The letters were discovered after two property preservation workers, completing a routine preliminary walk-through on a foreclosed home in Augusta, Georgia, found them, along with a Purple Heart medal, in a dusty box in the house attic.

No one knows how they got there – or even who owned the house.

“That’s the mystery of it, ” Lara Mauer, 43, tells PEOPLE. “We will never know.”

Her finding them when she did was also incredibly serendipitous.

We didn t know at the time, but that house was going to be condemned for black mold, Mauer says. I found the box on a Thursday and by the following Monday everything had been bagged and destroyed. It s pure luck that I picked up that dusty box when I did or none of this would have happened.

The Hunt Begins

Mauer took the letters to close friend Britnee Kinard, a 2015 Caregiver Lincoln Award winner for her work with the SD Gunner Fund, an organization that assists veterans and disabled children with the financial burdens of owning a service dog.

Kinard, 32, whose husband is a disabled OIF Army Sgt., feels a strong connection to the military and was excited to help reconnect the letters to the family.

When Lara gave me the box, I immediately set out to find Charles Campbell s family, Kinard tells PEOPLE. First it started off as a project, but when you really read the letters it was as if you had submersed yourself into a Great Gatsby type of novel. There was drama, love, heartbreak It was a love story.

Kinard spent two months tirelessly searching for the descendants of Charles Campbell using old records books and consulting war museums.

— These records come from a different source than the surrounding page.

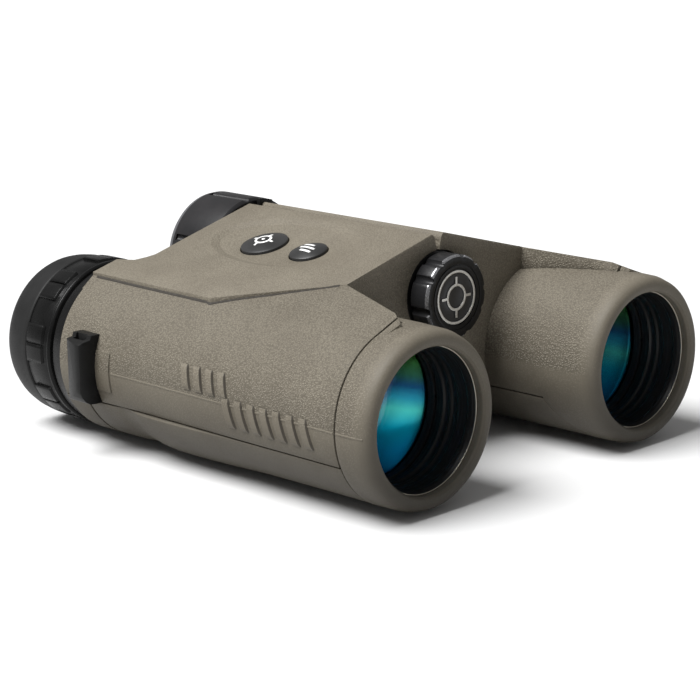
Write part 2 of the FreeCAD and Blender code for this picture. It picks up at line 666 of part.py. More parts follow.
def strap_lug(grip):
    """Moulded bridge on the barrel's side: the strap runs up behind the bar."""
    body = bar_xz(LUG_SIDE, LUG_FRONT - 1, LUG_REAR + 1).common(plate_xy(LUG_PLAN, -20, 20))
    u0, u1, y0, y1 = LUG_SLOT
    body = body.cut(block(u0, u1, y0, y1, -20, 20))
    return body.cut(rod(0, BIG + 30, REAR_ARMOUR_R, -BARREL_X)).cut(grip)


# ---- electronics ------------------------------------------------------------------------
def board():
    """Main circuit board on the floor of the pocket under the deck."""
    return block(POCKET[0] + 0.4, POCKET[1] - 0.4, 44.0, 91.0, POCKET[4] + 0.1, POCKET[4] + 1.6)


def display_panel():
    """Small display that projects the reading into the right barrel."""
    return block(BARREL_X - 6.0, BARREL_X + 6.0, 94.0, 95.2, -15.5, -7.5)


def pocket_can(y0, y1, radius, z):
    """A round module that lies along the pocket."""
    return rod(y0, y1, radius, -(POCKET[0] + POCKET[1]) / 2, z)


# ---- build ------------------------------------------------------------------------------
envelope = barrel_envelope()
grip = side_grip(envelope)
save_pair("main_armour", main_armour(envelope))
save_pair("side_grip", grip)
save_pair("belly_pad", belly_pad())
save("right_deck", right_deck())
save("left_deck", mirrored(deck(True)))
save("left_wheel_cowl", mirrored(wheel_cowl()))
save("right_chassis", chassis((0, 2), HINGE_TUBE_R))
save("left_chassis", mirrored(chassis((1,), HINGE_TUBE_R + RUN)))
save("hinge_tube", hinge_tube())
save("hinge_washers", hinge_washers())

save("battery_cap", battery_cap())
save("cap_badge", cap_badge())
save("cap_seal", cap_seal())
save("battery", battery())
save("battery_contact", contact_plate())

save("focus_wheel", focus_wheel())
save("focus_shaft", focus_shaft())
save("wheel_cap", wheel_cap())
save("shaft_bush", ring(92.0, TUBE_REAR, HINGE_TUBE_IN - 0.02, SHAFT_R + RUN, 0, HINGE_Z))
save("focus_nut", ring(80.0, 85.0, HINGE_TUBE_IN - 0.35, SHAFT_R + RUN, 0, HINGE_Z))

save("range_button", button(RANGE_Y, RANGE_R))
save("mode_button", button(MODE_Y, MODE_R))
save("button_switches", switches())
save("circuit_board", board())
save("laser_emitter", mirrored(pocket_can(46.0, 62.0, 3.6, POCKET[4] + 3.9)))
save("laser_receiver", mirrored(pocket_can(66.0, 86.0, 3.6, POCKET[4] + 3.9)))

save("display_panel", display_panel())

save_pair("objective_sleeve", objective_sleeve())
save_pair("retaining_ring", retaining_ring())
save_pair("objective_lens", lens(LENS_Y + 3.0, CHASSIS_IN - 0.15, 4.4, 2.2, 1.4))
save_pair("objective_cell", objective_cell())
save_pair("focus_cell", focus_cell())
save_pair("focus_lens", lens(40.0, 12.95, 4.0, -0.8, -0.8))
save_pair("prism_cage", prism_cage())
save_pair("front_prism", prism(55.0, [(-12, 0), (9, 0), (12, 3), (12, 6), (-4, 14), (-12, 14)]))
save_pair("rear_prism", prism(71.0, [(12, 17), (-9, 17), (-12, 14), (-12, 11), (2, 0), (12, 0)]))
save_pair("field_lens", lens(103.0, 15.1, 3.0, 1.5, 1.0))
save_pair("eyepiece_housing", eyepiece_housing())
save_pair("eye_lens", lens(121.0, 15.1, 3.0, 1.2, 1.6))
save_pair("diopter_ring", diopter_ring())
save_pair("eyecup", eyecup())
save_pair("strap_lug", strap_lug(grip))
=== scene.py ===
import json
import math

import bpy
import bmesh
from mathutils import Matrix, Vector
from mathutils.bvhtree import BVHTree


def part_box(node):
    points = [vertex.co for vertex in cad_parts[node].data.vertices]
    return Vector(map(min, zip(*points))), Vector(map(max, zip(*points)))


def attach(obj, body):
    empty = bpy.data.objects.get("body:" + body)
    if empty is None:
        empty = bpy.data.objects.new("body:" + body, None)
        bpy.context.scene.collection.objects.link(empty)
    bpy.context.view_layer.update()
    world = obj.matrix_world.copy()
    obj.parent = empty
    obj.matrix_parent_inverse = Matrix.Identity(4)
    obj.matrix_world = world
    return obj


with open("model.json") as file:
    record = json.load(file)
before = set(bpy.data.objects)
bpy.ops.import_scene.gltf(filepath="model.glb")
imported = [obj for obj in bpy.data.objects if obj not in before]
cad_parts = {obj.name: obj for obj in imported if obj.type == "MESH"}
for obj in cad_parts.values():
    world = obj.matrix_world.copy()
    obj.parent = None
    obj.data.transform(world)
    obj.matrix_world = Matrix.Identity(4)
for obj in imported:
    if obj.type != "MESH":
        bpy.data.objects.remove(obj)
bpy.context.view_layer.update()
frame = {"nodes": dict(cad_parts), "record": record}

# ---- places, read from the frame (metres) -----------------------------------------------
MM = 0.001
SIDES = ("right", "left")


def middle(node):
    """Centre of a CAD node's box."""
    low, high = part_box(node)
    return (low + high) / 2


def sign(side):
    """-1 for the right half, which is at -X, and 1 for the left half."""
    return -1 if side == "right" else 1


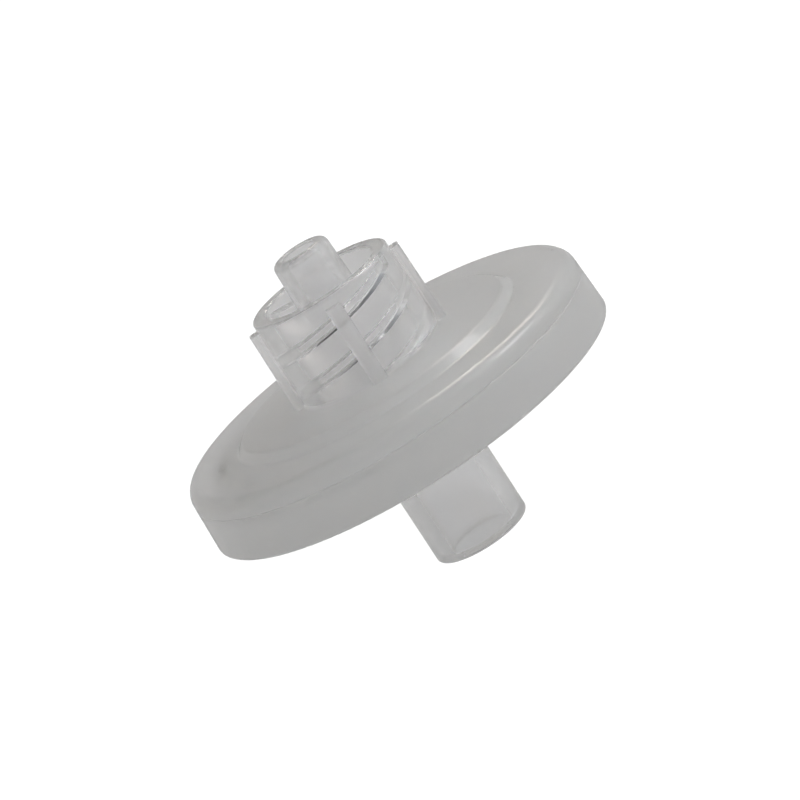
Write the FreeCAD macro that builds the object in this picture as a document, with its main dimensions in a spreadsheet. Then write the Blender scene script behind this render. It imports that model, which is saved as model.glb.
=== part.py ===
"""Syringe filter: a welded round case with a male luer lock on top and a plain tubing port below.

The real product is two clear mouldings with a filter membrane clamped and welded between them:

  lower_housing  the rim cup, the support grid under the membrane, and the tube with its tubing socket
  upper_housing  the lid with its raised crown, the male luer cone and the threaded lock collar with its ribs
  membrane       the thin filter disc

Frame: the origin is the centre of the tube's flat end, on which the filter stands, and +Z runs up the
axis to the luer tip. All sizes are in millimetres and angles in degrees.
"""

import FreeCAD, Part
import math
import os

import Sketcher
from FreeCAD import Placement, Rotation, Vector

# Each driving size: its name, its value, and what it measures.
SIZES = [
    ("socket_diameter", 4.5, "bore that takes the tubing"),
    ("tube_wall", 1.18, "wall of the tube round the socket"),
    ("tube_length", 8.95, "tube end to the underside of the case"),
    ("tube_end_round", 0.25, "rounding of the tube's outer end edge"),
    ("tube_root_round", 0.5, "fillet between the tube and the case"),
    ("socket_depth", 7.2, "how far the tubing goes in"),
    ("socket_lead_in", 0.35, "chamfer at the socket's mouth"),
    ("port_diameter", 2.6, "passage from the socket's stop to the membrane"),
    ("port_round", 0.4, "rounding where the passage meets the chamber"),
    ("membrane_diameter", 25.0, "filter disc, which sets how wide the case is"),
    ("membrane_thickness", 0.15, "filter disc"),
    ("membrane_margin", 0.5, "free room round the membrane's edge"),
    ("rim_wall", 2.0, "wall of the cup at its lower edge, outside the lid's spigot"),
    ("rim_draft", 3.0, "lean of the rim's side, in degrees"),
    ("bottom_round", 0.2, "rounding of the case's lower edge"),
    ("lower_rim_height", 3.1, "underside of the case to the weld line"),
    ("upper_rim_height", 1.3, "weld line to the lid's rim face"),
    ("weld_edge_round", 0.08, "rounding of both rims at the weld line, which leaves a fine line there"),
    ("shoulder_round", 0.95, "large rounding round the lid's edge"),
    ("crown_diameter", 20.0, "raised middle of the lid"),
    ("crown_height", 0.6, "step from the rim face up to the crown"),
    ("crown_slope", 0.6, "how far the step's flank runs outward"),
    ("crown_round", 0.25, "rounding of the step's two edges"),
    ("lock_diameter", 8.0, "inside of the lock collar, at the thread's roots"),
    ("collar_wall", 1.1, "wall of the collar at its mouth"),
    ("collar_draft", 0.08, "how much wider in radius the collar is at its root"),
    ("collar_height", 6.4, "crown to the collar's mouth"),
    ("collar_round", 0.2, "rounding of the collar's edges"),
    ("lock_floor_wall", 1.3, "wall between the collar's floor and the chamber"),
    ("thread_lead", 5.0, "advance in one turn"),
    ("thread_starts", 2, "number of threads"),
    ("thread_height", 0.5, "how far the thread stands in from the collar"),
    ("thread_root", 0.9, "thread width at its root"),
    ("thread_crest", 0.4, "thread width at its crest"),
    ("thread_phase", -106.0, "where the first thread leaves the floor, in degrees from +X"),
    ("thread_end_gap", 0.75, "collar's mouth down to the thread's end"),
    ("rib_height", 0.61, "how far a rib stands out from the collar at its top"),
    ("rib_draft", 0.1, "how much further out a rib stands at its root"),
    ("rib_width", 1.1, "width of a rib"),
    ("rib_edge_round", 0.25, "rounding of a rib's two outer edges"),
    ("rib_count", 4, "ribs round the collar"),
    ("rib_end_gap", 0.65, "collar's mouth down to the rib's top"),
    ("luer_tip_diameter", 4.02, "small end of the luer cone"),
    ("luer_taper", 0.06, "growth of the cone's diameter per millimetre"),
    ("luer_reach", 2.5, "how far the tip stands out of the collar"),
    ("luer_tip_round", 0.5, "rounding of the tip's outer edge"),
    ("luer_root_round", 0.3, "fillet at the cone's root"),
    ("luer_bore_diameter", 2.4, "passage through the cone"),
    ("bore_edge_round", 0.12, "rounding at the passage's mouth"),
    ("recess_depth", 1.05, "weld line down to the membrane's seat"),
    ("spigot_clearance", 0.08, "gap round the spigot, in the cup's recess"),
    ("clamp_width", 0.7, "width of the membrane's edge that the two halves clamp"),
    ("chamber_gap", 0.35, "free height above the membrane at its edge"),
    ("chamber_rise", 0.55, "how much higher the chamber is in the middle"),
    ("grid_depth", 0.45, "height of the support rings"),
    ("ring_first", 2.9, "radius of the innermost ring"),
    ("ring_spacing", 2.2, "from one ring to the next"),
    ("ring_width", 0.7, "width of a support ring"),
    ("channel_count", 8, "radial channels that cut the rings"),
    ("channel_width", 0.9, "width of a radial channel"),
]

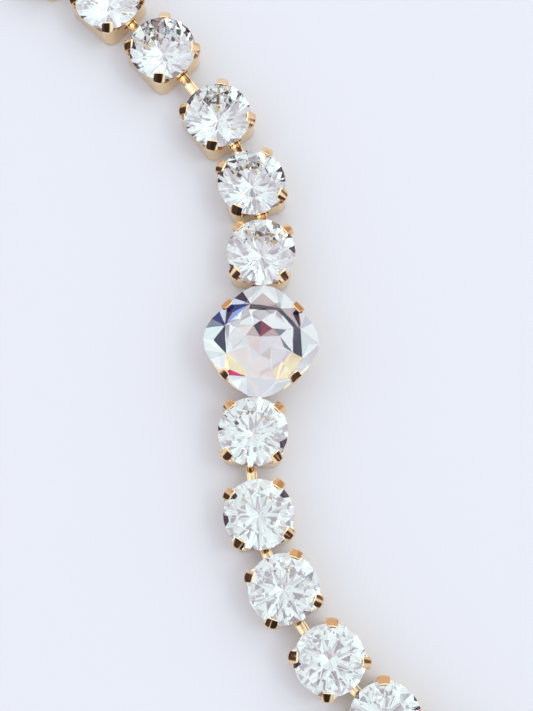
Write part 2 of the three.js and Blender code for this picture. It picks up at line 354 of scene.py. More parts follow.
def makeFoil(name, look):
    material, flow = newMaterial(name)
    cloud = noise(flow, look["clouds"], 2.0)
    silver = mixColours(flow, cloud, look["silver"], look["bloom"])
    # facetTint holds painted reflections: tones standing in for what the facets mirror, multiplied onto
    # the foil
    tint = flow.make("ShaderNodeVertexColor", {"layer_name": "facetTint"}, {}, "Color")
    reach = flow.make("ShaderNodeVertexColor", {"layer_name": "facetTint"}, {}, "Alpha")
    colour = mixColours(flow, reach > look["tintFrom"], silver, tint, "MULTIPLY")
    roughness = look["roughness"] + look["roughSpread"] * cloud
    finishMaterial(flow, {"Base Color": colour, "Metallic": 1.0, "Roughness": roughness})
    return material


settingGold = makeGold("settingGold", goldLook)
clearCrystal = makeGlass("clearCrystal", glassLook)
waterClear = makeGlass("waterClear", cushionGlassLook)
silverFoil = makeFoil("silverFoil", foilLook)
reflectionPaintedFoil = makeFoil("reflectionPaintedFoil", reflectionPaintedLook)
print("materials made")


# ---- mesh helpers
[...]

She sought the help of a local journalist, who directed her to Facebook. She then began cold-calling folks she thought might have a connection to the WWII Vet.

After weeks of coming up short, Kinard decided to make one last call to a woman in Lexington, South Carolina, she thought could be Charles Campbell’s granddaughter, before calling it quits.

I said to myself This is the last one! Because people had begun to think I was some crazy stalker person, says Kinard. I just wanted these letters to return home, though, because I knew this was something really special.

Hope Campbell, 44, admits she was wary when she first heard from Kinard, but she knew she had a grandfather that had been killed in action in the Philippines, so decided to hear her out.

I didn t know what to think when I first heard from Britnee, she tells PEOPLE. Only someone that truly believes in love and in this country would go to that much trouble to find us. It really touched my family that she reconnected my father with his father. Britnee and her family are now our family.

When Hope and her 70-year-old father met Kinard to retrieve the letters, they were blown away by the love story they found in the writings.

I had visited my grandmother several years before she passed away in 2009, Hope says. We talked about her and Charles love story and how they met. What her life was like after she got the news.

“It was a story that she didn’t tell often,” she says. “He was her true love. Even after he passed and she remarried, he was always her love. These letters are proof of their incredible story.

The last letter, dated October 18, 1944, contains the last words ever written by Charles Campbell:

“Hello Darling, here I am today. How is my wife and son feeling today? The old man is fine himself. Thought I’d say hello to my family Say hon, is Michael growin any? I’ll be glad when I can see him. I hope it won’t be so many more months. I’ve been away form the States for four month already Well, darling, so I’ll close for now. Tell everyone hello for me. Take good care of yourself and of our son. Write to me as often as possible. Remember I love you very much. All my love always, Charles.”

Much of the letter was blacked out due to intelligence censorship at the time, but the love Charles Campbell had for his family is very clear.

There s been a sadness my whole life that I didn t know him, says Michael. I now have closure, especially on this incredible love story that was my mom and dad.”